Mantan Kepala Bagian Umum dan Perlengakapan FISIP, Ekki Ghadafi katakan tandatangan dipalsukan adalah masalah internal perusahaan.  Yang ia ketahui selaku salah satu tim Pokja lelang ini, uang sudah dikirim ke rekening yang bersangkutan. “Saya pernah lihat bukti pengiriman uang pembangunan gedung itu ke Ratna,” ujar Ekki.

“Ya itu pandai-pandai RSW, waktu kita tanya yang di Kuansing—Ratna—tidak tahu sama sekali,” ujar Hari.

Kini Hariwiyawan pindah tugas ke Polda Riau, tugasnya digantikan Ajung Komisaris Polisi Aryo Bimo. Ia jelaskan sampai saat ini tidak ada indikasi perkara akan dihentikan. “Tidak ada peti es, perkara jalan terus,” ujar Aryo.

SEPULUH MENIT KAMI BERBINCANG DENGAN YUDI UNTUK DAPATKAN INFORMASI SOAL RATNA. Namun karena tak tahu banyak hal, jawaban yang diharapkan tak kunjung di dapat. Tiba-tiba seorang lelaki mendekati Yudi dan keduanya langsung berbicara. Terdengar lelaki itu menanyakan siapa kami dan apa tujuan datang ke rumah itu. Yudi menjelaskan kami mencari Direktur PT UKA.

“Kita tidak tahu orang itu pakai perusahaan kita,” ujar lelaki tersebut. Ia mengaku sebagai anak dari Ratna dan bekerja di Polres Kuansing sebagai Penyidik bidang korupsi.

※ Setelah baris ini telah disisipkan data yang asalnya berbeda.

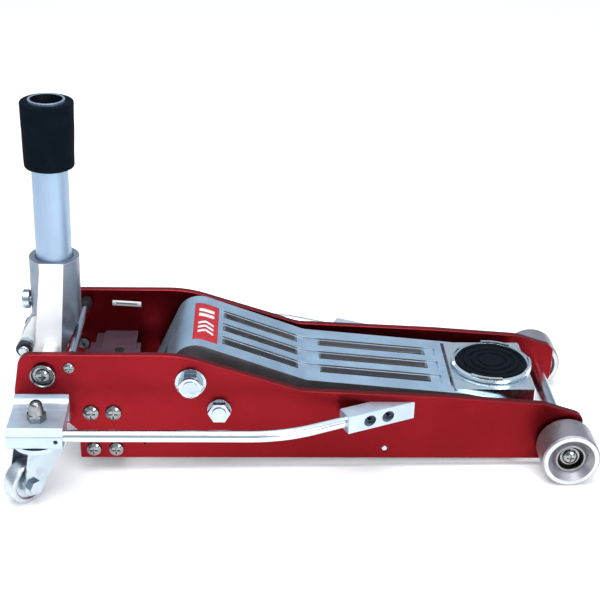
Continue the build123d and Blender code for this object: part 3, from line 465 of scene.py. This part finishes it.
def dress_cad_parts():
    """Gives every CAD part its slot's material, and rounds the sharp edges that catch the light."""
    clean = welded()
    for name, part in frame["nodes"].items():
        part.data.materials.clear()
        part.data.materials.append(OWN_LOOKS.get(name, MATERIALS[SLOT_OF[name]]))
        part.modifiers.new("welded", "NODES").node_group = clean
        flat = part.modifiers.new("flat", "DECIMATE")
        flat.decimate_type = "DISSOLVE"
        flat.angle_limit = FLAT_ANGLE
        bevel = part.modifiers.new("edges", "BEVEL")
        bevel.width = EDGE_WIDTH
        bevel.segments = EDGE_SEGMENTS
        bevel.limit_method = "ANGLE"
        bevel.angle_limit = EDGE_ANGLE
        bevel.harden_normals = True


# ---------------------------------------------------------------- mesh helpers
def new_piece(name, build, body, material):
    """A mesh piece filled by build(bmesh), riding on a CAD body, with the given material."""
    mesh = bpy.data.meshes.new(name)
    work = bmesh.new()
    build(work)
    bmesh.ops.recalc_face_normals(work, faces=work.faces)
    work.to_mesh(mesh)
    work.free()
    mesh.shade_smooth()
    mesh.materials.append(material)
    piece = bpy.data.objects.new(name, mesh)
    bpy.context.scene.collection.objects.link(piece)
    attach(piece, body)
    return piece


def rounded(corners, radius, steps=4):
    """A closed loop of 2-D points with each corner rounded."""
    points = []
    for index, corner in enumerate(corners):
        corner = Vector(corner)
        before, after = Vector(corners[index - 1]), Vector(corners[(index + 1) % len(corners)])
        cut = min(radius, (before - corner).length / 2, (after - corner).length / 2)
        start = corner + cut * (before - corner).normalized()
        end = corner + cut * (after - corner).normalized()
        for step in range(steps + 1):
            share = step / steps
            points.append(start.lerp(corner, share).lerp(corner.lerp(end, share), share))
    return points


def lathe(work, profile, centre, axis, segments, shift=None):
    """Turns a closed loop of (radius, height) points about an axis; shift(point, out) moves each of them."""
    side = axis.orthogonal().normalized()
    other = axis.cross(side)
    rings = []
    for index in range(segments):
        angle = 2 * math.pi * index / segments
        out = math.cos(angle) * side + math.sin(angle) * other
        ring = []
        for radius, height in profile:
            point = centre + radius * out + height * axis
            ring.append(work.verts.new(point + shift(point, out) if shift else point))
        rings.append(ring)
    count = len(profile)
    for index, ring in enumerate(rings):
        following = rings[(index + 1) % segments]
        for step in range(count):
            after = (step + 1) % count
            work.faces.new((ring[step], following[step], following[after], ring[after]))


# ---------------------------------------------------------------- foam grip
FOAM_LUMP, FOAM_DENT = 0.55 * MM, 1.3 * MM
LUMP_SCALE, DENT_SCALE, DENT_PLACE = 28, 46, Vector((3, 1, 7))      # features a metre; a separate noise
LUMP_TOP, DENT_START = 0.6, 0.25            # noise values: no lump stands out, only deep dents count
FOAM_CORNER, FOAM_FLARE, FOAM_SKIN, FOAM_CLEARANCE = 3.0 * MM, 2.0 * MM, 5.0 * MM, 0.05 * MM
FOAM_ROWS, FOAM_SEGMENTS, FOAM_CORNER_STEPS = 30, 96, 5


def foam_grip():
    """The handle's foam sleeve: slightly flared, lumpy and dented, with soft ends."""
    low, high, outer = reach("foam_sleeve", TUBE_TOP, HANDLE_UP)
    bore = reach("handle_tube", TUBE_TOP, HANDLE_UP)[2] + FOAM_CLEARANCE
    corners = [(bore, low), (outer - FOAM_FLARE, low), (outer, high), (bore, high)]
    loop = []
    softened = rounded(corners, FOAM_CORNER, FOAM_CORNER_STEPS)
    for index, point in enumerate(softened):
        after = softened[(index + 1) % len(softened)]
        parts = max(1, round((after - point).length / (high - low) * FOAM_ROWS))
        loop += [point.lerp(after, step / parts) for step in range(parts)]

    def lumps(point, out):
        radius = (point - TUBE_TOP).cross(HANDLE_UP).length
        free = min(1.0, max(0.0, (radius - bore) / FOAM_SKIN))
        lump = noise.noise(point * LUMP_SCALE) - LUMP_TOP
        dent = max(0.0, noise.noise(point * DENT_SCALE + DENT_PLACE) - DENT_START)
        return free * (FOAM_LUMP * lump - FOAM_DENT * dent) * out

    def build(work):
        lathe(work, loop, TUBE_TOP, HANDLE_UP, FOAM_SEGMENTS, lumps)

    grip = new_piece("foam_grip", build, "handle", MATERIALS["grip_foam"])
    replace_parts(grip, "foam_sleeve")
    return grip


# ---------------------------------------------------------------- saddle pad
PAD_GROOVES = [(43.0, 38.0), (32.0, 27.0), (21.0, 16.0)]      # outer and inner radius, millimetres
PAD_GROOVE_DEPTH, PAD_GROOVE_LEAN, PAD_CORNER = 1.8 * MM, 0.5 * MM, 0.7 * MM
PAD_HUB, PAD_DISH, PAD_CORE, PAD_CLEARANCE = 8 * MM, 0.5 * MM, 0.001 * MM, 0.02 * MM
PAD_SEGMENTS = 128


def rubber_pad():
    """The saddle's rubber pad: a flat rim, two ribs and a dished hub, all with moulded corners."""
    low, high, outer = reach("saddle_pad", PAD_TOP, UP)
    top = high - PAD_CLEARANCE
    bottom = top - PAD_GROOVE_DEPTH
    corners = [(PAD_CORE, low), (outer, low), (outer, top)]
    for wide, tight in PAD_GROOVES:
        corners += [(wide * MM, top), (wide * MM - PAD_GROOVE_LEAN, bottom),
                    (tight * MM + PAD_GROOVE_LEAN, bottom), (tight * MM, top)]
    corners += [(PAD_HUB, top - PAD_DISH), (PAD_CORE, top - PAD_DISH)]

    def build(work):
        lathe(work, rounded(corners, PAD_CORNER, 3), PAD_TOP, UP, PAD_SEGMENTS)

    pad = new_piece("rubber_pad", build, "saddle", MATERIALS["pad_rubber"])
    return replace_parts(pad, "saddle_pad")


# ---------------------------------------------------------------- labels
# Millimetres from the arm's pivot, or along the label's own sides.
LABEL_BACK, LABEL_FRONT, LABEL_NEAR, LABEL_FAR = 0.5, 33.0, -55.0, 50.0
LABEL_LIFT, MARK_LIFT, STICKER_THICK = 0.12, 0.18, 0.05
ABOVE_ARM = 200                 # where the rays that find the arm's skin start
MARK_MARGIN = 6.0
CHEVRON_SIDES, CHEVRON_LEAN, CHEVRON_WIDE = (-36.0, -24.0, -12.0), 7.0, 6.0
BAR_SIDES, BAR_WIDE = (12.0, 26.0), 9.0
DATA_FORWARD, DATA_UP, DATA_TILT = -98.8, 16.8, math.radians(-3.5)
DATA_HALF, DATA_BAR_HALF = (20.3, 4.0), (15.0, 1.2)
DATA_LIFT, DATA_BAR_LIFT = 0.1, 0.16


def on_arm(forward, side, lift):
    """The point of the arm's top skin at this place, raised by lift."""
    arm = frame["nodes"]["lift_arm"]
    start = from_arm_pivot(forward, side, ABOVE_ARM)
    hit, place, normal, _ = arm.ray_cast(start, -UP)
    if not hit:
        raise ValueError("the label lies off the arm")
    return place + lift * MM * normal


def strip(work, corners, place, columns, rows):
    """A sheet between four corners given as (forward, side), laid by place(forward, side)."""
    a, b, c, d = (Vector(corner) for corner in corners)
    grid = []
    for column in range(columns + 1):
        s = column / columns
        line = []
        for row in range(rows + 1):
            t = row / rows
            point = a.lerp(b, s).lerp(d.lerp(c, s), t)
            line.append(work.verts.new(place(*point)))
        grid.append(line)
    for column in range(columns):
        for row in range(rows):
            work.faces.new((grid[column][row], grid[column + 1][row],
                            grid[column + 1][row + 1], grid[column][row + 1]))


def sticker(name, build, body, look):
    """A label: a sheet with a little thickness under it."""
    piece = new_piece(name, build, body, look)
    backing = piece.modifiers.new("backing", "SOLIDIFY")
    backing.thickness, backing.offset = STICKER_THICK * MM, -1
    return piece


def rating_label():
    """A red label over the arm's rear nose, with plain white bars and chevrons."""
    red = printed("label_red", (0.40, 0.016, 0.024), (0.34, 0.012, 0.018))
    white = printed("label_white", (0.66, 0.67, 0.68), (0.60, 0.61, 0.62))

    def ground(work):
        corners = [(LABEL_BACK, LABEL_NEAR), (LABEL_FRONT, LABEL_NEAR),
                   (LABEL_FRONT, LABEL_FAR), (LABEL_BACK, LABEL_FAR)]
        strip(work, corners, lambda x, y: on_arm(x, y, LABEL_LIFT), 20, 24)

    def marks(work):
        def raised(x, y):
            return on_arm(x, y, MARK_LIFT)

        low, high = LABEL_BACK + MARK_MARGIN, LABEL_FRONT - MARK_MARGIN
        middle = (low + high) / 2
        for side in CHEVRON_SIDES:
            tip = side + CHEVRON_LEAN
            for x0, x1, a, b in ((low, middle, side, tip), (middle, high, tip, side)):
                corners = [(x0, a), (x1, b), (x1, b + CHEVRON_WIDE), (x0, a + CHEVRON_WIDE)]
                strip(work, corners, raised, 8, 2)
        for side in BAR_SIDES:
            corners = [(low, side), (high, side), (high, side + BAR_WIDE), (low, side + BAR_WIDE)]
            strip(work, corners, raised, 14, 2)

    sticker("rating_label", ground, "lift_arm", red)
    sticker("rating_label_marks", marks, "lift_arm", white)


def data_label():
    """A small white label on the far plate's inner face, with one plain grey bar."""
    white = printed("paper_white", (0.84, 0.84, 0.83), (0.76, 0.77, 0.78))
    grey = printed("paper_grey", (0.16, 0.18, 0.20), (0.24, 0.26, 0.28))
    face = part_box("side_plate_far")[0].y / MM
    along, up = math.cos(DATA_TILT), math.sin(DATA_TILT)

    def sheet(half_long, half_high, lift):
        def place(x, y):
            forward, height = x * along - y * up, x * up + y * along
            return from_arm_pivot(DATA_FORWARD + forward, face - lift, DATA_UP + height)

        corners = [(-half_long, -half_high), (half_long, -half_high), (half_long, half_high),
                   (-half_long, half_high)]
        return lambda work: strip(work, corners, place, 4, 2)

    sticker("data_label", sheet(*DATA_HALF, DATA_LIFT), "frame", white)
    sticker("data_label_bar", sheet(*DATA_BAR_HALF, DATA_BAR_LIFT), "frame", grey)


# ---------------------------------------------------------------- stage
def sky():
    """A studio's light from all round, brightest overhead."""
    world = bpy.data.worlds.new("studio")
    world.use_nodes = True
    bpy.context.scene.world = world
    nodes, links = world.node_tree.nodes, world.node_tree.links
    coords = nodes.new("ShaderNodeTexCoord")
    split = nodes.new("ShaderNodeSeparateXYZ")
    ramp = nodes.new("ShaderNodeValToRGB")
    elements = ramp.color_ramp.elements
    elements[0].position, elements[0].color = SKY[0][0], (*SKY[0][1], 1)
    elements[1].position, elements[1].color = SKY[-1][0], (*SKY[-1][1], 1)
    for position, color in SKY[1:-1]:
        elements.new(position).color = (*color, 1)
    links.new(coords.outputs["Generated"], split.inputs["Vector"])
    links.new(split.outputs["Z"], ramp.inputs["Fac"])
    links.new(ramp.outputs["Color"], nodes["Background"].inputs["Color"])


def floor():
    """The pale floor, just under the part."""
    mesh = bpy.data.meshes.new("floor")
    corners = [(-FLOOR_HALF, -FLOOR_HALF, 0), (FLOOR_HALF, -FLOOR_HALF, 0),
               (FLOOR_HALF, FLOOR_HALF, 0), (-FLOOR_HALF, FLOOR_HALF, 0)]
    mesh.from_pydata(corners, [], [(0, 1, 2, 3)])
    ground = bpy.data.objects.new("floor", mesh)
    ground.location.z = cad_box[0].z - FLOOR_DROP
    bpy.context.scene.collection.objects.link(ground)
    mesh.materials.append(Paint("floor", FLOOR_COLOR, 0.7, 0.0, Emission_Color=(1, 1, 1, 1),
                                Emission_Strength=FLOOR_GLOW).material)


def lamp(name, place, aim, size, watts):
    """A round area light that faces its aim."""
    data = bpy.data.lights.new(name, "AREA")
    data.shape, data.size, data.energy = "DISK", size, watts
    light = bpy.data.objects.new(name, data)
    light.location = place
    light.rotation_euler = (Vector(aim) - Vector(place)).to_track_quat("-Z", "Y").to_euler()
    bpy.context.scene.collection.objects.link(light)


def camera():
    """The camera that sees the part as the photograph does."""
    data = bpy.data.cameras.new("camera")
    data.lens, data.sensor_width = CAMERA_LENS, SENSOR
    azimuth, elevation = math.radians(CAMERA_AZIMUTH), math.radians(CAMERA_ELEVATION)
    back = Vector((math.sin(azimuth) * math.cos(elevation), -math.cos(azimuth) * math.cos(elevation),
                   math.sin(elevation)))
    view = (-back).to_track_quat("-Z", "Y").to_matrix().to_4x4()
    seen_from = bpy.data.objects.new("camera", data)
    seen_from.matrix_world = (Matrix.Translation(CAMERA_TARGET + CAMERA_DISTANCE * back) @ view
                              @ Matrix.Rotation(math.radians(CAMERA_ROLL), 4, "Z"))
    bpy.context.scene.collection.objects.link(seen_from)
    bpy.context.scene.camera = seen_from


dress_cad_parts()
foam_grip()
rubber_pad()
rating_label()
data_label()
sky()
floor()
for lamp_name, settings in LAMPS.items():
    lamp(lamp_name, *settings)
camera()
bpy.context.scene.view_settings.view_transform = "Standard"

“Apa hubungan antara RSW dengan Ratna?”

ketika pertanyaan ini terlontar, ia nyatakan tak ada hubungan antar keduanya. Iapun tak mengenal RSW. Menurut keterangan Hari, antara RSW dan Ratna memiliki hubungan kekerabatan dimana Ratna adalah kakak ipar RSW.

Ia jelaskan bahwa PT UKA adalah milik Ratna sejak dulu. Kantornya beralamat di Jalan Abdul Rauf. Tak pernah pindah. Ketika kami meminta untuk dapat dipertemukan dengan Ratna, ia menolak. Alasannya Ratna sering sakit sejak adanya kasus ini.

Lelaki yang akhirnya diketahui sebagai menantu dari Ratna ini katakan mereka tak tahu sama sekali terkait proyek, tandatangan atau pemalsuan dokumen. Mereka saja kaget saat mendapati surat panggilan dari Polres Pekanbaru.

Saat kami hendak mengambil foto bangunan kantor dari PT UKA, menantu Ratna tersebut tidak memperbolehkan kami.

Kru bahana sudah mencoba 3 kali mengkonfirmasi Ruswandi di tempatnya bekerja PT Waskita Karya di Jalan Sutomo. Namun tidak pernah jumpa. Edi, karyawan di Waskita Karya katakan “Ruswandi jarang masuk kantor. Tak tahu kemana.”